According to CITES more than 100,000 elephants were illegally slaughtered for their ivory between 2010 and 2012. Equally, there seems no feasible solution to halt the slaughter of Rhino given all the dirty hands involved in this devastating trade. And remember, if they can get to the rhino, they can get to anything in the same area. When Rhino’s are gone… the rest will follow. Pangolin’s, are for example the most highly poached animal on the planet. Devastated by human greed and ignorance.

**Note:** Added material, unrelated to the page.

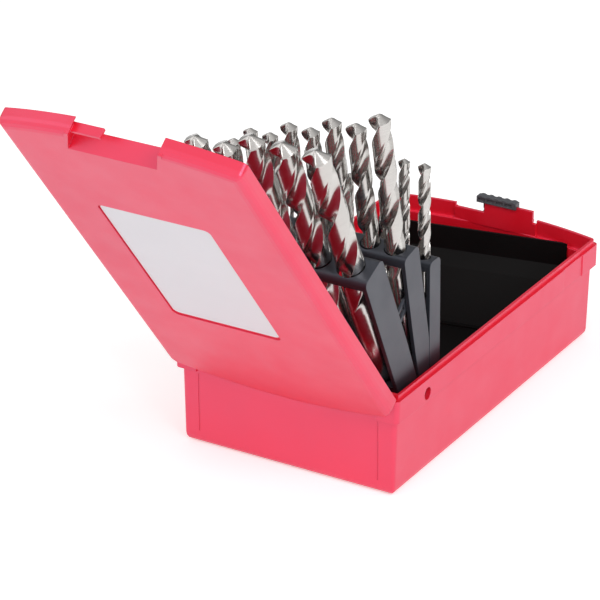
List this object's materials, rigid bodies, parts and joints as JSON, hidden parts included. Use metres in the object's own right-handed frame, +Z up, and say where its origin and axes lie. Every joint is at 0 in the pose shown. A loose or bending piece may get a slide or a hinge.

The biggest threat to wildlife is the complacency of those that can and should be making a difference, i.e. you and me. We waste so much time talking in ignorance about whether wildlife, biodiversity and ecology deserve our protection. A trivial debate when we consider the consequences without it. Wildlife is being strangled but nature will never cease. The wrath of nature will be felt once we have eradicated our wildlife. The knock on effect is too large to comprehend for most simple lives, consumed by technology addictions and a world of immediate gratification.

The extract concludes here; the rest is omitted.